There are so many ways in which a HSP’s mind and emotions work differently. It took me 45 or so years to understand that I was not alone in my depth of thought and feeling. As tiring and draining as it can be, it’s also an honour to feel so alive. A rich and creative inner world is somewhere to escape to when those feelings of inability to cope come knocking.

Today, we’re all living in a world that’s very different from just a few years ago. Not just because of the obvious, but also as a result of the wedge between individuals, or groups of individuals, actively promoted by some sectors of society through one means or another. A Government department dedicated to the manipulation of its citizens through psychological prods and nudges should give anyone pause for thought at the very least. Create a world where humans are forbidden to live freely and be responsible for their own destiny, sometimes to the point of criminalisation, all under the auspices of the public good, and there begins a recipe for tragedy and pain. To experience this as a HSP is, frankly, terrifying.

So, how is it possible to function with any kind of peace in this world as a HSP? For me, there are two major strategies. The first is recognising the signs, acknowledging whenever I’m ‘in’ a situation and doing my best to remedy it by removing myself or retreating until it subsides. The second is applying rational thought and reason – the Objectivist philosophy for life. When someone so in tune to emotions, absorbing all the nuances of relationships (usually involuntarily!), with a sharp  ability to sense a person’s motives sometimes  after only a few short moments, attempts to apply these principles of rational thought don’t come easy because of the extreme debilitating overwhelm. Although it often doesn’t come easy to most people anyway. We aren’t taught these things as way of living, as a guide – to examine aspects of metaphysics, epistemology, ethics and politics and to apply them to life in this world. I don’t pretend to understand those elements in their entirety either – the Objectivist philosophy sends you on a constant learning curve, but it’s a curve that adds only positive experiences to life. Objectivist thought states that reason and emotion should be in harmony – but the misunderstanding by many that reason supersedes or dictates priority over emotion provides for a society that has a tendency towards dismissiveness of any kind of feelings. Observe the way in which expression of an emotion is often vilified, as a result of the false elevation of ‘hurty feelings’ over rational thought and common sense. This over-arching black or white pressure, when society as a whole starts to view emotions as a problem, encourages people to suppress what they feel, even to the point of outright denial. And we all know, at the very least, that this is not a good way to be to achieve a healthy mental state.

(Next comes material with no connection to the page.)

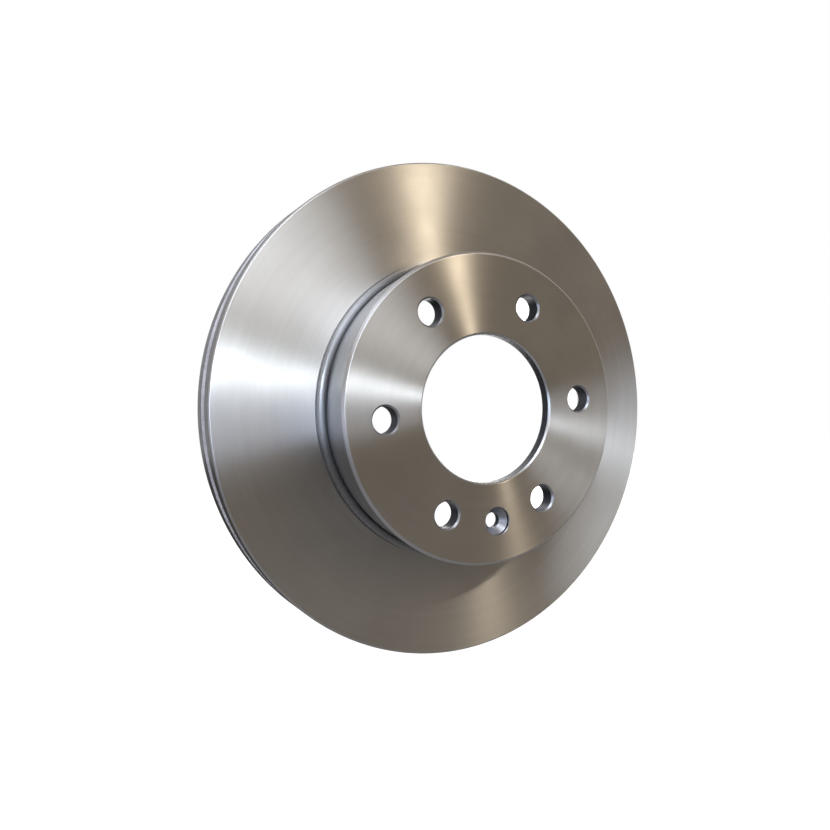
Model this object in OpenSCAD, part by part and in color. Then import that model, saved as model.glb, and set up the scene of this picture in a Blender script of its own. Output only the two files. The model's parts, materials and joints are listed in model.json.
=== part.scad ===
// Vented brake disc for a six-stud hub, one iron casting.
//
// The disc stands upright, as it hangs on the hub. The axle runs along Y, with the
// wheel side towards -Y and +Z up. The origin is on the axle line, in the plane where
// the hat rests on the hub. Inside the modules the disc is built on a Z axis that
// points to the wheel side, and standing() turns it to its place.

/* [Friction ring] */
// Outer diameter of the disc
disc_d = 300; // [260:1:360]
// Thickness over both friction faces
ring_t = 28; // [24:0.5:36]
// Thickness of each friction plate
plate_t = 9.5; // [6:0.5:10]
// Chamfer on the outer edges of the friction faces
rim_chamfer = 1; // [0.5:0.1:2]
// Gap in radius between the hat wall and the inner edge of the inboard plate
mouth_gap = 3; // [1:0.5:8]
// Chamfer on the inner edge of the inboard plate
mouth_chamfer = 1.5; // [0.5:0.1:3]

/* [Vent vanes] */
// Number of vanes between the plates
vane_count = 40; // [24:1:54]
// Thickness of a vane
vane_t = 5; // [3:0.5:7]
// Distance from the rim in to the ends of the vanes
vane_setback = 4; // [3:0.5:12]
// Distance from the inboard plate's inner edge out to the start of the vanes
vane_inset = 2; // [0:0.5:8]

/* [Hat] */
// Height of the wheel face above the outboard friction face
hat_h = 38.5; // [30:0.5:60]
// Outer diameter of the hat at the wheel face
hat_d = 179; // [170:0.5:215]
// Thickness of the hat wall at the wheel face
hat_wall = 7.5; // [6.5:0.5:9]
// Thickness of the flange that the hub and the wheel clamp
flange_t = 9.5; // [7:0.5:12]
// Chamfer round the wheel face
hat_chamfer = 1.5; // [0.5:0.1:3]
// Fillet inside the hat, between the flange and the wall
hat_fillet = 4; // [1:0.5:5]
// Radius on the lower inner edge of the hat wall
hat_lip_r = 3; // [1:0.5:4]

/* [Foot of the hat] */
// How far the hat wall leans in towards the axle from the wheel face to its foot
foot_lean = 4.2; // [0:0.1:5]
// Radius from the hat wall out to the friction face
foot_r = 4; // [2:0.5:5]
// How far the foot radius runs out below the friction face
foot_depth = 0.6; // [0.3:0.1:1]

/* [Hub bore] */
// Diameter of the bore that centres the disc on the hub
bore_d = 85; // [60:0.5:90]
// Chamfer on the wheel side of the bore
bore_chamfer = 1; // [0.5:0.1:2]
// Lead-in chamfer on the hub side of the bore
bore_lead = 3; // [1:0.5:4]

/* [Wheel bolt holes] */
// Number of wheel bolt holes
bolt_count = 6; // [4:1:8]
// Diameter of the circle through the bolt hole centres
bolt_pcd = 130; // [125:0.5:138]
// Diameter of a bolt hole
bolt_d = 15; // [12:0.5:18]
// Chamfer on the wheel side of a bolt hole
bolt_chamfer = 1; // [0.3:0.1:1.5]

/* [Retaining screw hole] */
// Diameter of the hole
screw_d = 9; // [6:0.5:10]
// Diameter of the recess for the screw head
recess_d = 16; // [12:0.5:18]
// Depth of the straight part of the recess
recess_depth = 2; // [1:0.5:3]
// Break on the wheel side edge of the recess
recess_edge = 0.4; // [0.2:0.1:0.6]

/* [Hidden] */

// Steps round a full circle, and in each small arc of the outline
$fn = 180;
arc_steps = 6;
// How far a cutter passes the face that it cuts, and how far a vane sinks into a plate
past = 1;
vane_bite = 1;

// Radii
disc_r = disc_d / 2;
hat_r = hat_d / 2;
hat_inner_r = hat_r - hat_wall;
mouth_r = hat_r + mouth_gap;
bore_r = bore_d / 2;

// Heights above the hub face: the wheel face, then both sides of each plate
wheel_z = flange_t;
outboard_z = wheel_z - hat_h;
outboard_back_z = outboard_z - plate_t;
inboard_z = outboard_z - ring_t;
inboard_back_z = inboard_z + plate_t;

// The foot: the angle of the leaning wall, and the centre of the radius below it
lean = atan(foot_lean / (wheel_z - hat_chamfer - outboard_z + foot_depth));
foot_centre_r = hat_r - foot_lean + foot_r * (1 + sin(lean)) / cos(lean);
foot_centre_z = outboard_z - foot_depth + foot_r;

iron = [0.52, 0.50, 0.48];

// Points along an arc from angle a to angle b
function arc(centre, r, a, b) =
    [for (i = [0:arc_steps])
        let (t = a + (b - a) * i / arc_steps)
        centre + r * [cos(t), sin(t)]];

// Outline of the hat and the outboard plate, as radius and height
hat_outline = concat(
    [[bore_r, bore_lead],
     [bore_r, wheel_z - bore_chamfer],
     [bore_r + bore_chamfer, wheel_z],
     [hat_r - hat_chamfer, wheel_z],
     [hat_r, wheel_z - hat_chamfer]],
    arc([foot_centre_r, foot_centre_z], foot_r, 180 - lean, 270),
    [[foot_centre_r + foot_depth, outboard_z],
     [disc_r - rim_chamfer, outboard_z],
     [disc_r, outboard_z - rim_chamfer],
     [disc_r, outboard_back_z]],
    arc([hat_inner_r + hat_lip_r, outboard_back_z + hat_lip_r], hat_lip_r, 270, 180),
    arc([hat_inner_r - hat_fillet, -hat_fillet], hat_fillet, 0, 90),
    [[bore_r + bore_lead, 0]]);

// Outline of the inboard plate
inboard_outline = [
    [mouth_r, inboard_back_z],
    [disc_r, inboard_back_z],
    [disc_r, inboard_z + rim_chamfer],
    [disc_r - rim_chamfer, inboard_z],
    [mouth_r + mouth_chamfer, inboard_z],
    [mouth_r, inboard_z + mouth_chamfer]];

// Turns the disc from its own Z axis to the axle line
module standing() {
    rotate([90, 0, 0]) children();
}

module hat_and_outboard_plate() {
    rotate_extrude() polygon(hat_outline);
}

module inboard_plate() {
    rotate_extrude() polygon(inboard_outline);
}

// One vane, a straight radial rib with round ends
module vane() {
    first_r = mouth_r + vane_inset + vane_t / 2;
    last_r = disc_r - vane_setback - vane_t / 2;
    rib_h = outboard_back_z - inboard_back_z + 2 * vane_bite;
    translate([0, 0, inboard_back_z - vane_bite])
        linear_extrude(rib_h) {
            translate([first_r, -vane_t / 2]) square([last_r - first_r, vane_t]);
            translate([first_r, 0]) circle(d = vane_t, $fn = 24);
            translate([last_r, 0]) circle(d = vane_t, $fn = 24);
        }
}

module vanes() {
    for (i = [0:vane_count - 1])
        rotate(360 / vane_count * i) vane();
}

// Cutter for one wheel bolt hole, with its chamfer on the wheel side
module bolt_hole() {
    translate([0, 0, -past]) cylinder(d = bolt_d, h = flange_t + 2 * past, $fn = 48);
    translate([0, 0, wheel_z - bolt_chamfer])
        cylinder(d1 = bolt_d, d2 = bolt_d + 2 * (bolt_chamfer + past),
                 h = bolt_chamfer + past, $fn = 48);
}

// Cutter for the retaining screw hole, with its recess and the cone for the screw head
module screw_hole() {
    cone_h = (recess_d - screw_d) / 2;
    translate([0, 0, -past]) cylinder(d = screw_d, h = flange_t + 2 * past, $fn = 48);
    translate([0, 0, wheel_z - recess_depth - cone_h])
        cylinder(d1 = screw_d, d2 = recess_d, h = cone_h, $fn = 48);
    translate([0, 0, wheel_z - recess_depth])
        cylinder(d = recess_d, h = recess_depth + past, $fn = 48);
    translate([0, 0, wheel_z - recess_edge])
        cylinder(d1 = recess_d, d2 = recess_d + 2 * (recess_edge + past),
                 h = recess_edge + past, $fn = 48);
}

// The screw hole is straight down, midway between two bolt holes
module flange_holes() {
    for (i = [0:bolt_count - 1])
        rotate(-90 + 360 / bolt_count * (i + 0.5))
            translate([bolt_pcd / 2, 0, 0]) bolt_hole();
    rotate(-90) translate([bolt_pcd / 2, 0, 0]) screw_hole();
}

module brake_disc() {
    color(iron) standing() difference() {
        union() {
            hat_and_outboard_plate();
            inboard_plate();
            vanes();
        }
        flange_holes();
    }
}

brake_disc();
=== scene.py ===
"""Vented brake disc for a six-stud hub, one turned iron casting in a plain white studio.

Everything is in metres in the frame of the solid model: the axle runs along Y with the
wheel side towards -Y, +Z is up, and the origin is on the axle in the plane of the hub face.
"""

import json
import math
from typing import NamedTuple

import bmesh
import bpy
from bpy.props import FloatProperty, FloatVectorProperty, IntProperty, PointerProperty
from bpy.types import Operator, Panel, PropertyGroup
from mathutils import Matrix, Quaternion, Vector


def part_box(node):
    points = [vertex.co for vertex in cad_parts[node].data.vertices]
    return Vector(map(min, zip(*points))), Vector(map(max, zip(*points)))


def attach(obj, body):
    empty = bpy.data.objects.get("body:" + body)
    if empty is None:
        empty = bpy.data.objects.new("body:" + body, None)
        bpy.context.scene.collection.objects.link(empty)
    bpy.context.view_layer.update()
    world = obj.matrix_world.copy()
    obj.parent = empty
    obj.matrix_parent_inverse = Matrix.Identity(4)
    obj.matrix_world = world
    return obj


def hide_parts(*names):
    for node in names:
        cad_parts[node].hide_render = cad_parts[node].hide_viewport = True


bl_info = {
    "name": "Vented Brake Disc",
    "version": (1, 0, 0),
    "blender": (4, 5, 0),
    "location": "3D View > Sidebar > Brake Disc",
    "description": "Builds a turned and vented brake disc round its solid model, with a studio",
    "category": "Add Mesh",
}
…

For a HSP, the emotion response to our own experiences, and those of others, is involuntary and not something that can be controlled or reasoned away – that’s exactly the point, and that’s where the problem arises. The strength and depth of overwhelm can make it extremely difficult and usually impossible to process anything but dealing with being overcome with the emotion in any given moment. There is a real inability to examine the facts with clear-headed reason, and so evaluating an appropriate response can become almost unreachable. It can take time for that to pass before attempting to analyse and reason through. For a HSP Objectivist then, the repeated conflict is the recognition of the need but the inability to process rationally, due to the overwhelm you feel resulting from the depth and scope of the emotions you experience.

There are those who say emotions are too unstable, too inexplicable, or simply irrational. Some would also say that emotions are exactly why we’re all where we are, why the world is why it is today, why we have so many angry people, individuals lashing out, high tension conflicts. .Absent emotion, however, I believe it’s not possible to adequately reason as a human being, whether that means ruling out a feeling or emotion as being unviable, or giving it recognition – both of these influence reason. Once properly understood and controlled, emotions are the driver of reasoning. Without them, or by denying their importance, a mind risks considering only logic and ‘top-level’ thinking and chooses to not scratch the surface of the deeper meanings and motivations behind decision-making. This has the potential to lead us to a future world where technology formed from programmed logic takes precedence over the human condition and people are relegated to mere cogs in a wheel. What THEN do we become?